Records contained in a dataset
⁂

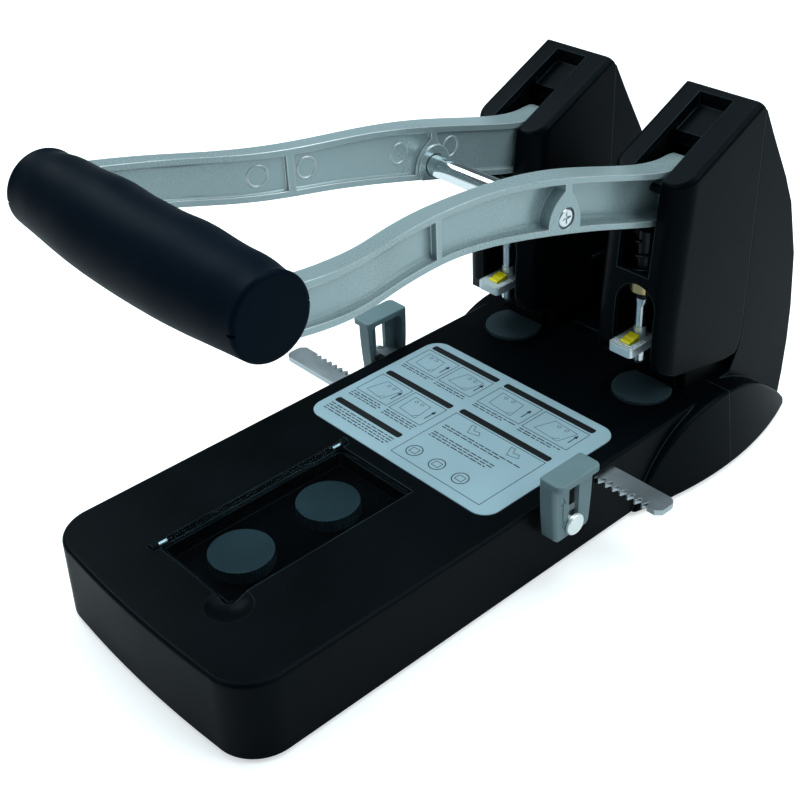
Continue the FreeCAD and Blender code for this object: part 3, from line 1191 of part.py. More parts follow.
def round_marks():
    """Thin raised rings that the mould's ejector pins leave on the web's inner face."""
    rings = []
    for y, z in ROUND_MARKS:
        ahead, behind = web_face_x(y - MARK_RADIUS), web_face_x(y + MARK_RADIUS)
        slope = (behind - ahead) / (2 * MARK_RADIUS)
        along = V(1, -slope, 0)
        start = V(web_face_x(y) - MARK_HEIGHT, y, z)
        ring = Part.makeCylinder(MARK_RADIUS, 1.5, start, along)
        rings.append(ring.cut(Part.makeCylinder(MARK_RADIUS - MARK_RIM, 1.5, start, along)))
    return rings


def arm_bush():
    ring = crosswise(PIVOT_RADIUS + BUSH_WALL, PIVOT_Y, PIVOT_Z, BUSH_X0, BUSH_X1)
    return ring.cut(crosswise(PIVOT_RADIUS + RUNNING_CLEARANCE, PIVOT_Y, PIVOT_Z, 20, 60))


def drive_pin():
    return crosswise(DRIVE_PIN_RADIUS, DRIVE_PIN_Y, DRIVE_PIN_Z, TOWER_X - DRIVE_PIN_HALF_LENGTH,
                     TOWER_X + DRIVE_PIN_HALF_LENGTH)


def cross_rod():
    """Chrome tube between the arms' bosses, tapped at both ends."""
    face = ROD_END_X
    rod = crosswise(ROD_RADIUS, ROD_Y, ROD_Z, -face, face)
    bores = [crosswise(ROD_THREAD, ROD_Y, ROD_Z, a, a + 14) for a in (-face - 1, face - 13)]
    return rod.cut(group(bores))


def rod_screws():
    x1 = ROD_SEAT_X
    shank = crosswise(ROD_THREAD, ROD_Y, ROD_Z, ROD_END_X - 11, x1)
    head = crosswise(ROD_HEAD_RADIUS, ROD_Y, ROD_Z, x1, x1 + ROD_HEAD_HEIGHT)
    head = head.makeFillet(ROD_HEAD_HEIGHT / 2, edges_where(head, lambda b: b.XMin > x1 + 1.5))
    cross = fuse([box(x1 + 0.6, x1 + 4, ROD_Y - 2.4, ROD_Y + 2.4, ROD_Z - 0.45, ROD_Z + 0.45),
                  box(x1 + 0.6, x1 + 4, ROD_Y - 0.45, ROD_Y + 0.45, ROD_Z - 2.4, ROD_Z + 2.4)])
    return group(both_sides(shank.fuse(head).cut(cross)))


def grip_core():
    return crosswise(GRIP_CORE_RADIUS, GRIP_Y, GRIP_Z, -GRIP_HALF_LENGTH + 2.4, GRIP_HALF_LENGTH - 2.4)


def grip_sleeve(arm, core):
    """Hand-shaped rubber grip moulded round the core and the arms' eyes, notched at its ends."""
    sections = []
    for x, upper, lower in GRIP_PROFILE:
        radius = (upper + lower) / 2
        shift = (upper - lower) / 2 * math.sqrt(0.5)
        centre = V(x, GRIP_Y + shift, GRIP_Z + shift)
        sections.append(Part.Wire(Part.makeCircle(radius, centre, V(1, 0, 0))))
    body = Part.makeLoft(sections, True, False)
    body = body.makeFillet(GRIP_END_ROUND, edges_where(body, lambda b: b.XLength < 1e-3))
    notches = [box(s * GRIP_HALF_LENGTH - 2.2, s * GRIP_HALF_LENGTH + 2.2, GRIP_Y + a, GRIP_Y + b,
                   GRIP_Z - 0.5, GRIP_Z + 0.5) for s in (-1, 1) for a, b in ((-20, -13.6), (13.6, 20))]
    return body.cut(group([core] + both_sides(arm) + notches))


# ---------------------------------------------------------------- build
def main():
    export("base_shell", base_shell())
    export("bottom_plate", bottom_plate())
    export("rubber_feet", rubber_feet())
    export("bottom_screws", bottom_screws())
    export("label_plate", label_plate())
    export("tray_lid", tray_lid())
    export("lid_hinge_pins", lid_hinge_pins())
    export("spare_boards", spare_boards())
    export("front_rack", front_rack())
    export("rear_rack", rear_rack())
    export("pinion", pinion())
    export("pinion_pin", pinion_pin())
    export("rack_cover", rack_cover())
    export("rack_cover_screws", rack_cover_screws())
    export("paper_guide_right", paper_guide(FRONT_RACK_REACH))
    export("paper_guide_left", turned_about_pinion(paper_guide(REAR_RACK_REACH)))
    export("guide_knob_right", guide_knob(FRONT_RACK_REACH))
    export("guide_knob_left", turned_about_pinion(guide_knob(REAR_RACK_REACH)))
    export("arm_side_pads", arm_side_pads())
    export("cover_clips", cover_clips())
    export("paper_stops", paper_stop())
    export("rear_housing", rear_housing())
    export("chip_drawer", chip_drawer())
    export("drawer_runners", drawer_runner())

    for side, x in (("left", -TOWER_X), ("right", TOWER_X)):
        export("punch_board_" + side, punch_board(x))
        export("die_pad_" + side, die_pad(x))
        export("tower_cover_" + side, tower_cover(x))
        export("tower_frame_" + side, tower_frame(x))
        export("punch_bush_" + side, punch_bush(x))
        export("pivot_pin_" + side, pivot_pin(x))
        export("chip_chute_" + side, chip_chute(x))
        export("plunger_" + side, plunger(x))
        export("punch_shank_" + side, punch_shank(x))
        export("punch_holder_" + side, punch_holder(x))
        export("release_button_" + side, release_button(x))
        export("hollow_punch_" + side, hollow_punch(x))
        export("return_spring_" + side, return_spring(x))

    arm = lever_arm()
    core = grip_core()
    export("lever_arm_right", arm)
    export("lever_arm_left", mirrored(arm))
    export("arm_bushes", group(both_sides(arm_bush())))
    export("drive_pins", group(both_sides(drive_pin())))
    export("cross_rod", cross_rod())
    export("rod_screws", rod_screws())
    export("grip_core", core)
    export("grip_sleeve", grip_sleeve(arm, core))


main()
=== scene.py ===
"""Looks for the two-hole lever punch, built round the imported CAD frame."""
import math
import random

import bmesh
import bpy
from mathutils import Matrix, Vector


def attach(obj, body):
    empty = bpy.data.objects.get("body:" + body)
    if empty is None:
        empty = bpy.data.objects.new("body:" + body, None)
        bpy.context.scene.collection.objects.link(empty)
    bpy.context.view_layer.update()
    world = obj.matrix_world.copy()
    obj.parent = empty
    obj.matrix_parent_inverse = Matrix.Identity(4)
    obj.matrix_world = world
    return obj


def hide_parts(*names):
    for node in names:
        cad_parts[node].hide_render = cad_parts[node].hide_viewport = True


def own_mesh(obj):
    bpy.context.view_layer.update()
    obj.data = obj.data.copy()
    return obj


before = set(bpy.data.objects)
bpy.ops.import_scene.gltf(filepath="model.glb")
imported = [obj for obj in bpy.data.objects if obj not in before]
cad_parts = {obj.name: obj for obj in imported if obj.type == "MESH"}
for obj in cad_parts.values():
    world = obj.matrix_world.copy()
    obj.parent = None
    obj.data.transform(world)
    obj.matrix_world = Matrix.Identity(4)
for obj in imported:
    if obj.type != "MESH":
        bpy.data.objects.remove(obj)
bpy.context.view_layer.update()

MM = 0.001


def linked(name, data):
    """A new object that holds this data, linked to the scene."""
    piece = bpy.data.objects.new(name, data)
    bpy.context.scene.collection.objects.link(piece)
    return piece


# ---------------------------------------------------------------- camera
PHOTO_WIDTH = 800
FOCAL_PIXELS = 1335.69
SENSOR_WIDTH = 36.0
CAMERA_AZIMUTH = math.radians(49.311)
CAMERA_ELEVATION = math.radians(33.972)
CAMERA_ROLL = math.radians(-2.911)
CAMERA_TARGET = Vector((-31.72, -83.01, 38.0)) * MM
CAMERA_DISTANCE = 605.98 * MM
CLIP_START = 0.02
CLIP_END = 50


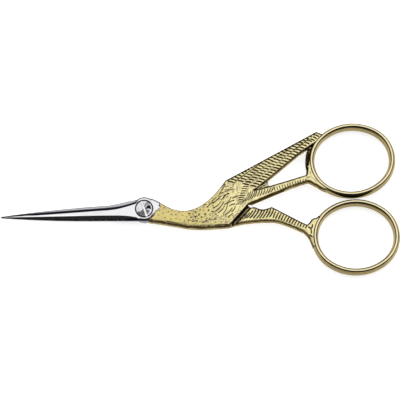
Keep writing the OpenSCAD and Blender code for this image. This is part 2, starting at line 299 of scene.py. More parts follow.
# Fine marks of grinding or turning, as a height and a roughness
marks, start, end = new_group(
    "tool_marks", {"Stretch": "Vector", "Low": "Float", "High": "Float"},
    {"Height": "Float", "Roughness": "Float"})
spot = node(marks, "ShaderNodeTexCoord").outputs["Object"]
drawn = node(marks, "ShaderNodeMapping", {"Vector": spot, "Scale": start["Stretch"]})
streak = node(marks, "ShaderNodeTexNoise", {"Vector": drawn.outputs[0], "Scale": 1.0,
                                            "Detail": 3.0}).outputs["Fac"]
marks.links.new(streak, end["Height"])
marks.links.new(ranged(marks, streak, 0.3, 0.7, start["Low"], start["High"]), end["Roughness"])


def metal(name, bright, middle, dark, mottle, stretch, rough, bump, tint=(1, 1, 1, 1)):
    """A metal that darkens with age and with painted shade, under the fine marks of its making"""
    material, tree, shader = principled(name)
    coat = grouped(tree, aged_and_shaded, Bright=bright(tree) if callable(bright) else bright,
                   Middle=middle, Dark=dark, Mottle_Scale=mottle[0], Mottle=mottle[1])
    lines = grouped(tree, marks, Stretch=stretch, Low=rough[0], High=rough[1])
    relief = node(tree, "ShaderNodeBump", {"Strength": bump[0], "Distance": bump[1],
                                           "Height": lines["Height"]})
    plug(tree, shader, {"Metallic": 1, "Specular Tint": tint, "Base Color": coat["Color"],
                        "Roughness": lines["Roughness"], "Normal": relief.outputs["Normal"]})
    return material


steel = metal(
    "polished_steel", bright=(0.84, 0.84, 0.85, 1), middle=(0.3, 0.3, 0.32, 1),
    dark=(0.008, 0.009, 0.014, 1), mottle=(420, 0.03), stretch=(9000, 260, 900),
    rough=(0.1, 0.2), bump=(0.12, 0.00002), tint=(0.4, 0.4, 0.43, 1))


def off_head(line):
    """The part of a line that lies outside the round head"""
    return line[np.linalg.norm(line, axis=1) > HEAD_R]


# Outlines that the steel and the gilt parts share: the head, and the neck's upper and lower lines
head_start = 0.95 * HEAD_R * heading(76)
head_under = 0.95 * HEAD_R * heading(-76)
neck_hollow = np.array([11.2, -0.6])
neck_under = neck_hollow - [0, 4.2]
throat = off_head(bezier(head_start, [3.6, -0.1], [-4.6, 0], neck_hollow))
nape = np.array([FINISH[0], np.interp(FINISH[0], *throat.T)])
bare_throat = np.array([*throat[throat[:, 0] < FINISH[0]], nape])
chin = off_head(bezier(head_under, [3.6, -0.45], [-3.6, 0.65], neck_under))


def bearing(point):
    return math.degrees(math.atan2(point[1], point[0]))


def head_arc(start, end):
    return np.array([HEAD_R * heading(a) for a in np.linspace(start, end, 16)])


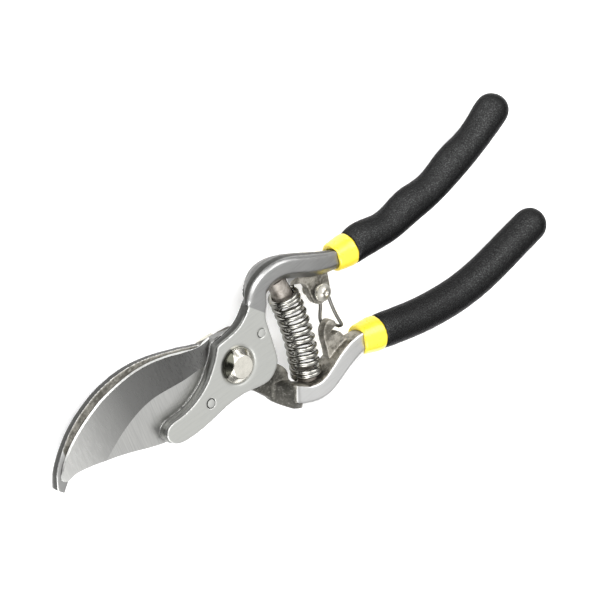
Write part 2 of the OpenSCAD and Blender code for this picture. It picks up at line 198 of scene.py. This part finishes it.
def bevelled(obj, width):
    """The object with its sharp edges rounded."""
    b = obj.modifiers.new("bevel", "BEVEL")
    b.width = width * MM
    b.segments = 3
    b.limit_method = "ANGLE"
    b.angle_limit = math.radians(35)
    b.harden_normals = False
    return smooth_by_angle(applied(obj), 50)


def coords(me):
    """A mesh's points as an array, in metres."""
    co = np.empty(len(me.vertices) * 3)
    me.vertices.foreach_get("co", co)
    return co.reshape(-1, 3)


def put(me, co):
    me.vertices.foreach_set("co", co.ravel())
    me.update()


def normals(me):
    no = np.empty(len(me.vertices) * 3, np.float32)
    me.vertex_normals.foreach_get("vector", no)
    return no.reshape(-1, 3).astype(float)


def neighbours_mean(me, co):
    """Each point's neighbours' average."""
    e = np.empty(len(me.edges) * 2, np.int64)
    me.edges.foreach_get("vertices", e)
    a, b = e[::2], e[1::2]
    n = len(co)
    deg = np.maximum(np.bincount(a, minlength=n) + np.bincount(b, minlength=n), 1)
    out = np.empty_like(co)
    for k in range(co.shape[1]):
        out[:, k] = (np.bincount(a, co[b, k], n) + np.bincount(b, co[a, k], n)) / deg
    return out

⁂

**The request**: Copy out the lines that hold "update".

**Solution for this problem**:
    bpy.context.view_layer.update()
    bpy.context.view_layer.update()
bpy.context.view_layer.update()
    me.update()